Phenome-Wide Association Studies to inform therapeutic development at Novartis Institutes for Biomedical Research
Principal Investigator: Dr Jason Laramie
Approved Research ID: 33087
Approval date: September 3rd 2018
Biology is highly complex, with many interdependent and interacting processes, whose modulation can have various effects. Thus, a single pharmacotherapy can treat multiple (possibly unrelated) clinical disorders, and a single disease may benefit from multiple therapies, owing to its multifactorial etiology. This study aims to use UK Biobank resources to (i) identify disorders that may benefit from existing pharmacotherapies, (ii) prioritize complementary targets for existing indications, and (iii) evaluate unanticipated adverse effects of target modulation. We will conduct a Phenome-Wide Association Study (PheWAS) of genetic variation in genes related to select drug targets in relation to available clinical phenotypes. This study is directly aimed at increasing the number and range of disorders being tested in clinical trials with pharmacotherapies under development at Novartis Institutes for Biomedical Research. The ultimate goal is to increase the number of people whose illnesses can be treated effectively with pharmacotherapies, which is part of the core mission of the UK Biobank. Because the UK Biobank is such a large phenotypically-rich population- based resource, this one investigation we propose has the potential to fuel numerous parallel indication efforts across Novartis research disease areas.

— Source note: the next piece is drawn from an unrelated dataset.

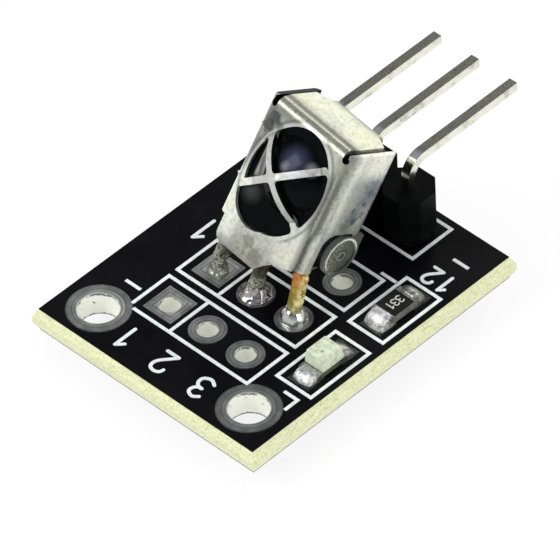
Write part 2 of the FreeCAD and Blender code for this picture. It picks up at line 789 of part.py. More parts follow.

Common variation in genes related to drug targets will be tested for association with all available traits collected in the UK Biobank, including but not limited to hospital codes, physical and cognitive function measures, imaging derived phenotypes, molecular & cellular test results and psychosocial & mental health information. We will also derive traits related to tendon disease, activity measured by accelerometers, and use machine learning to examine retinal and liver imaging. Over the three year study period, these results will contribute to drug development by using human data to prioritize targets and their primary indications, understand potential safety concerns, and stratify patients.